DATA PROVIDED -
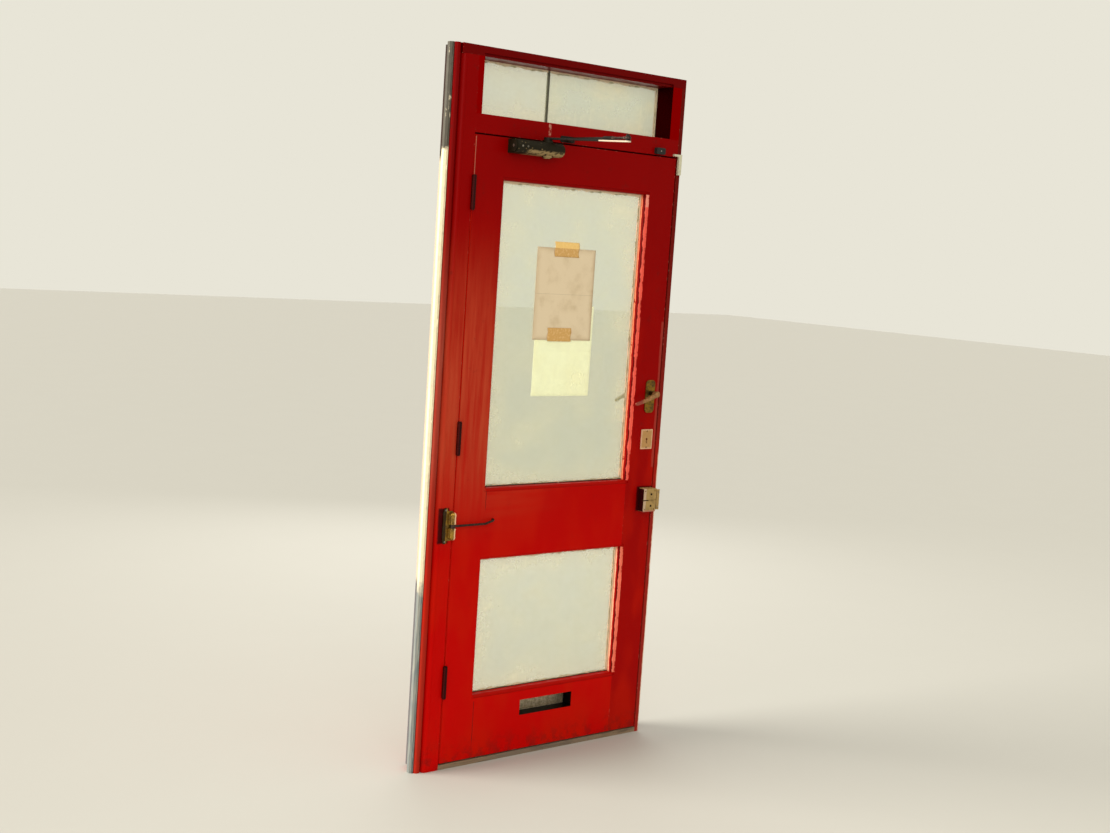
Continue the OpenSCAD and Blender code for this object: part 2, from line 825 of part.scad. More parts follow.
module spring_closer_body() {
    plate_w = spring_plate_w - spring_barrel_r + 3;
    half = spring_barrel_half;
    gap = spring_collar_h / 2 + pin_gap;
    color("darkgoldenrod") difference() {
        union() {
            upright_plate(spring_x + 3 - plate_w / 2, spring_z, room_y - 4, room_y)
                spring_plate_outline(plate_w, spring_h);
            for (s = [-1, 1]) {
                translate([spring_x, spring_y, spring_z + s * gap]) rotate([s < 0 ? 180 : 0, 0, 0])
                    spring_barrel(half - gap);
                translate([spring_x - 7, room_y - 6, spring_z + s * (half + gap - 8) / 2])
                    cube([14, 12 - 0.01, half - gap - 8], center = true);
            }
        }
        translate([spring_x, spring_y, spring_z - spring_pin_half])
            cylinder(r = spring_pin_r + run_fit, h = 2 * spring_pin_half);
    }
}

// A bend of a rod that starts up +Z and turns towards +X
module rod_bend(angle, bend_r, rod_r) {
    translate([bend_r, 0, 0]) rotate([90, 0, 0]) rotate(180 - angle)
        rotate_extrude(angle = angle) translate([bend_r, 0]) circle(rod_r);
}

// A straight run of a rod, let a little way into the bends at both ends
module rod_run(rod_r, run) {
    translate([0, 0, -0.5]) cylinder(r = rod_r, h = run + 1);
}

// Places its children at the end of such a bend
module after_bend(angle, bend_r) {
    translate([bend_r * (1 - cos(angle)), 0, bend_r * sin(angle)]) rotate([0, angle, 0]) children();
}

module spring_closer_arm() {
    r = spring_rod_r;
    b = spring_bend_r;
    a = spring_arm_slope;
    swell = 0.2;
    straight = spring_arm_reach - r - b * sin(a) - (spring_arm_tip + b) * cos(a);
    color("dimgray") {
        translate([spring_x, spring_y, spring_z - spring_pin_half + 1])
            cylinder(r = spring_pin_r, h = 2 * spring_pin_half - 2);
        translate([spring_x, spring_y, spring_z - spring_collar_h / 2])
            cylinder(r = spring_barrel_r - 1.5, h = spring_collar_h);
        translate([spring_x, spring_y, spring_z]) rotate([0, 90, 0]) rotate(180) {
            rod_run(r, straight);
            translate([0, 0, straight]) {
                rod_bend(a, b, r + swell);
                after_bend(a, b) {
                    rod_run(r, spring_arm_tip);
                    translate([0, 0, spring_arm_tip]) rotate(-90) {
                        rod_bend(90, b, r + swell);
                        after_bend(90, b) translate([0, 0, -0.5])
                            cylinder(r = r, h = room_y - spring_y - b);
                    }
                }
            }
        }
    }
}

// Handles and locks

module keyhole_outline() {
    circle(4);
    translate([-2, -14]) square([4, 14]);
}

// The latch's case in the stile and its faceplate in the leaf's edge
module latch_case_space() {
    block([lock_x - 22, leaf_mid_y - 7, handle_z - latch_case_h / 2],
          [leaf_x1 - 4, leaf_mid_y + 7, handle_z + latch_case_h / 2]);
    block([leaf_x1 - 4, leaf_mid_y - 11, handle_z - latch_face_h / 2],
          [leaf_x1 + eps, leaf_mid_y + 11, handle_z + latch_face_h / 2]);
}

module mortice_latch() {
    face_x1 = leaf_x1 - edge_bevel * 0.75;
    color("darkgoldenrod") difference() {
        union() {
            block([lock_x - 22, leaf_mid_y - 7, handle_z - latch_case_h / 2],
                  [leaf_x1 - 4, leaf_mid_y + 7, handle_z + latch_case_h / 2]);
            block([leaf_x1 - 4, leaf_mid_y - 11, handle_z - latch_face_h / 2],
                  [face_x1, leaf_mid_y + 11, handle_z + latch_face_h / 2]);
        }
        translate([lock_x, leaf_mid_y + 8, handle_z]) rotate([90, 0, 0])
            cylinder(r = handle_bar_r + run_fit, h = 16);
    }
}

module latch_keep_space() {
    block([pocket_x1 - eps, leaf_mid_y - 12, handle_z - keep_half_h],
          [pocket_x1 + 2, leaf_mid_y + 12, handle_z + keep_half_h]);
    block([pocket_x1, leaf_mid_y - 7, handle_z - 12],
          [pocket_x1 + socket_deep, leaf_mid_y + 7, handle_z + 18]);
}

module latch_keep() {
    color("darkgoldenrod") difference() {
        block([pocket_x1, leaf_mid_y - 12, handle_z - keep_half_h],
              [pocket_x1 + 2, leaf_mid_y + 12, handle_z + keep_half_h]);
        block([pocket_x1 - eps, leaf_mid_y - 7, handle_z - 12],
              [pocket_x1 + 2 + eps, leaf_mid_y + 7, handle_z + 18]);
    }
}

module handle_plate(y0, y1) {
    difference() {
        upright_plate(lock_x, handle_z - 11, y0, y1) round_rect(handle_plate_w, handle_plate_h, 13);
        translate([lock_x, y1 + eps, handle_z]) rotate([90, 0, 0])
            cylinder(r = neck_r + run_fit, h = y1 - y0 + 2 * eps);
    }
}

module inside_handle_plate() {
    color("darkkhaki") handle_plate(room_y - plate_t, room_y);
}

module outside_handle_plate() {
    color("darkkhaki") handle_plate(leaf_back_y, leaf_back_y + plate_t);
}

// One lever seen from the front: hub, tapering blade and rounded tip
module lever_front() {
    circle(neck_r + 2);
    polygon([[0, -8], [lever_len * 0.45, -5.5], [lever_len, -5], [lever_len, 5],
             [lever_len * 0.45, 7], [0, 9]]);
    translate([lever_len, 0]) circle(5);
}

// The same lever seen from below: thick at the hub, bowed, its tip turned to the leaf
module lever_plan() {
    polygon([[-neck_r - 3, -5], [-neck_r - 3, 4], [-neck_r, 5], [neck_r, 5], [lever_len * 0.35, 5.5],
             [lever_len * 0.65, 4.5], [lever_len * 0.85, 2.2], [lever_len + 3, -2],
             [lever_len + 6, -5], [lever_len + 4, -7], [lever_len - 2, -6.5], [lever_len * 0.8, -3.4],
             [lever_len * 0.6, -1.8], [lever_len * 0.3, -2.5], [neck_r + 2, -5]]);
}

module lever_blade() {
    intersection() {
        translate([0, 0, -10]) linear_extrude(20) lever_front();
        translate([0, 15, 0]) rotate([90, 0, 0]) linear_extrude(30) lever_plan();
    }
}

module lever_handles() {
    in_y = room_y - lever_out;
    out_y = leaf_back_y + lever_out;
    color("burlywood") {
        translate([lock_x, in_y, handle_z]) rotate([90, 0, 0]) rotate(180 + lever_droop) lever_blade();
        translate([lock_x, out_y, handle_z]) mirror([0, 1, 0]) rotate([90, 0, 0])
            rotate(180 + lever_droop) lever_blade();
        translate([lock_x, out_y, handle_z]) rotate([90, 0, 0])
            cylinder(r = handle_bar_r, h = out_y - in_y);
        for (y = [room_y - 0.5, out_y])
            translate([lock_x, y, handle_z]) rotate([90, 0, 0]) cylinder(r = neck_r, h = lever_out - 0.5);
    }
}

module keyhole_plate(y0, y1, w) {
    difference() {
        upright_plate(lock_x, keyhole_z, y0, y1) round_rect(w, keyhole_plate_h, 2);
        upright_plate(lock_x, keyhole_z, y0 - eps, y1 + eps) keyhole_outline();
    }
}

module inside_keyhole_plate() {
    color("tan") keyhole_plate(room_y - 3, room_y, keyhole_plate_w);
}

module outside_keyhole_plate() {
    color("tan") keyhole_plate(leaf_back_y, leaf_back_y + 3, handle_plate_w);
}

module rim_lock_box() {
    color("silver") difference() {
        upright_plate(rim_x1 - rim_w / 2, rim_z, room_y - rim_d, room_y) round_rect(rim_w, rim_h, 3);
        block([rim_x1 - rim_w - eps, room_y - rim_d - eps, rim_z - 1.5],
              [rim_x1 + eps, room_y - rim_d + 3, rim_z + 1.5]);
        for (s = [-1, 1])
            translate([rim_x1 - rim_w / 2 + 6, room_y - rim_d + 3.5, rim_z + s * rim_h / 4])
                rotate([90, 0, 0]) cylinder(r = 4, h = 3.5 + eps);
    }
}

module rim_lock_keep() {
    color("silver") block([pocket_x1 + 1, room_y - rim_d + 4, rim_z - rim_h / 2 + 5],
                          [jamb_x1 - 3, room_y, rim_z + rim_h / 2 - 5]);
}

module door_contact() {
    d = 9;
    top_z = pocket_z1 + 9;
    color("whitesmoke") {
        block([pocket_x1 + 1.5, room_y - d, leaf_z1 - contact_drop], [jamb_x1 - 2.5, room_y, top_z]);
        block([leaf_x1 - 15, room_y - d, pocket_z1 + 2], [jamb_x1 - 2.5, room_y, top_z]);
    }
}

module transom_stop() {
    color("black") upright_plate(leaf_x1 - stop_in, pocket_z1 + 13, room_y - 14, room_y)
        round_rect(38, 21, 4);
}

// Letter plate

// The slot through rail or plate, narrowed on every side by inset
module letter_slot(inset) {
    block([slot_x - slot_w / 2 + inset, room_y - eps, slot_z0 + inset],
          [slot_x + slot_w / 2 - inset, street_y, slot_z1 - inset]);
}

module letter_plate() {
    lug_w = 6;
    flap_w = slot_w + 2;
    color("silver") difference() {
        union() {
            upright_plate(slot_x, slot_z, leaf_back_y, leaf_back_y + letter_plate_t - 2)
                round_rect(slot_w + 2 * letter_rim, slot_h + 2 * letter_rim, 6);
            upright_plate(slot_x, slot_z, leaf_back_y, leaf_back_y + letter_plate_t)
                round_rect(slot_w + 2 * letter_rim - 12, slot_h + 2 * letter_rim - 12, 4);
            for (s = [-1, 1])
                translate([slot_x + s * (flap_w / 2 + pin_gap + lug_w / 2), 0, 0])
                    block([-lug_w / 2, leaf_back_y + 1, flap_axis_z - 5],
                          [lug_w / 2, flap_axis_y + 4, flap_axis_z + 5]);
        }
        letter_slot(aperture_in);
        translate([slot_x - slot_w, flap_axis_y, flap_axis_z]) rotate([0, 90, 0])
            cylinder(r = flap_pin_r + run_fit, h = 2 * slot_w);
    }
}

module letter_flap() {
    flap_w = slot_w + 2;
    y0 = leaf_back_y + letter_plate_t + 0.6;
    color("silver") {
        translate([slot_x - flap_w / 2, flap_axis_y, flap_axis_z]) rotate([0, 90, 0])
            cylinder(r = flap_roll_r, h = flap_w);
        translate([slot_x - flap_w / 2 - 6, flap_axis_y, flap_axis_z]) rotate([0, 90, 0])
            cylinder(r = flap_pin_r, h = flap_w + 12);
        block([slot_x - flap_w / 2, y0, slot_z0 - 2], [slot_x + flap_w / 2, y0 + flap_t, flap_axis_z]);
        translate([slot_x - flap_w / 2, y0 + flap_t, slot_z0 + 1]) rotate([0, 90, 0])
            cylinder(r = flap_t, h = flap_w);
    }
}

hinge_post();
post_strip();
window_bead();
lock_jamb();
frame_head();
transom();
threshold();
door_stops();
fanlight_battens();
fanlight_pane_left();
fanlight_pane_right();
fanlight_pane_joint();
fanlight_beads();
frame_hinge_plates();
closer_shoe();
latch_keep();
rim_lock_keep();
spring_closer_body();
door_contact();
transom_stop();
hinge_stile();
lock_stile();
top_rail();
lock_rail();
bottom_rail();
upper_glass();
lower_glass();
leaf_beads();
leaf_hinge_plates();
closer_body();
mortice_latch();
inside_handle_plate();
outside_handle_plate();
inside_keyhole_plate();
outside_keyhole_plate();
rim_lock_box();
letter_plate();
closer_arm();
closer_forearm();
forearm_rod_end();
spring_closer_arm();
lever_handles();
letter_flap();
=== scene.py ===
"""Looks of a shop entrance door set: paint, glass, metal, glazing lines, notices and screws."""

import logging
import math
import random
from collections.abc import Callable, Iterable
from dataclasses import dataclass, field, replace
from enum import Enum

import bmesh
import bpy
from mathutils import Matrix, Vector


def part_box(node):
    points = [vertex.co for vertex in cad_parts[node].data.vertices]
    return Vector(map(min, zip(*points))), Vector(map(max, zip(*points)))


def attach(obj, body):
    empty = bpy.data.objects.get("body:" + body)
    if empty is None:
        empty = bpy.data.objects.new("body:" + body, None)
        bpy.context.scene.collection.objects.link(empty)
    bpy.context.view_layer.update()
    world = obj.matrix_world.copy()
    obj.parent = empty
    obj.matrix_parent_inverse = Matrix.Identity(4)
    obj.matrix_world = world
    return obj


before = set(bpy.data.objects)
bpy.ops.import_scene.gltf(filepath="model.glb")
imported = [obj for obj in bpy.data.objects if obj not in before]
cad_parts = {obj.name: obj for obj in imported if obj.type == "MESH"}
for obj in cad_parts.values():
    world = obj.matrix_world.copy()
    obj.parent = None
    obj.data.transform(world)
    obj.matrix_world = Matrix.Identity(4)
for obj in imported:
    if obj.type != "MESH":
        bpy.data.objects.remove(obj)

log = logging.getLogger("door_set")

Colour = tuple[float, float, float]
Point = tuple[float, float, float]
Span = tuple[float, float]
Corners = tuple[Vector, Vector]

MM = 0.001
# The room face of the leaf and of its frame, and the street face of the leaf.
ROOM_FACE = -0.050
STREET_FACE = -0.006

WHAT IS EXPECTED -
Quote the data above from the line containing "obj.parent = None" to the line containing "Corners = tuple[Vector, Vector]", inclusive, and stop.

WRITTEN ANSWER -
    obj.parent = None
    obj.data.transform(world)
    obj.matrix_world = Matrix.Identity(4)
for obj in imported:
    if obj.type != "MESH":
        bpy.data.objects.remove(obj)

log = logging.getLogger("door_set")

Colour = tuple[float, float, float]
Point = tuple[float, float, float]
Span = tuple[float, float]
Corners = tuple[Vector, Vector]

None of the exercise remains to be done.